The tired comrades who were even denied the vibrant thrill of the fight, and its doubtful glory, were with simple soldier ceremonials given to the soil of Russia, ceremonials, moving because of their simplicity and that wholesome, fullhearted sentimentalism which has always marked the American character—and always must be of our America.

Here in these little churchyards, tragic death seemed robed in sorrow more sacred with the brown, barren embankments like a shroud of mourning, the grave skies drooping and disconsolate and the sombre recesses of the forest where taps trailed in grieving cadences and echoed within the soldier's spirit long after its last note had been lost in the gloom. Laden with inarticulate depression and confused melancholy, thoughts of life's crazy theatre, the crushing power and immensity of fate, the tragedy of all, these men fresh from the fields and shops of Michigan and Wisconsin groped their dazed way back to the barges where dark shadows with ominous fingers reached over the waters and death, in this haunting, melodramatic land waited, suspended in the alien air like a pestilential vapor.

The first stop was five days out from Archangel at Bereznik, near the junction of the Dvina and its main tributary, the Vaga. Here there was a group of commodious, well constructed log buildings, which had served as hunting lodges for the Tsar Nicholas and his retinue during the days of the Romanoff dynasty. It was decided to make use of these buildings for storage purposes, and to have Bereznik as the subsidiary base of the Dvina expedition until progress was made so far up the river that practical considerations would impel the movement of the subsidiary base to a more advanced position.

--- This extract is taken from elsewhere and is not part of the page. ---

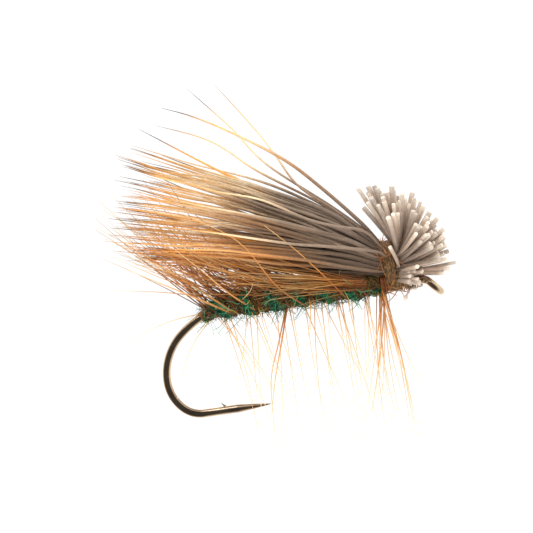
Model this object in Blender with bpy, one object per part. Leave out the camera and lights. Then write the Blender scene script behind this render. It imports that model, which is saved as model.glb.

So from the time of the arrival of the Americans on the 13th September, until the close of water at the end of October, rations, munitions, clothing and other accouterments of war, in value over one million pounds sterling, which had been brought all the way from England, were loaded on every craft that could be commandeered at Archangel and transported the one hundred and fifty miles to Bereznik.

One of the American companies was left to guard these precious supplies and the others hurried on to take up the gage of offensive campaign. There was a brush at Chamova, but the enemy did not make his first stand until he came to Seltzo, nearly thirty miles further upstream, and now well over two hundred miles from far away Archangel. Except on the Vaga, this was the furthermost south achieved by the Allied troops.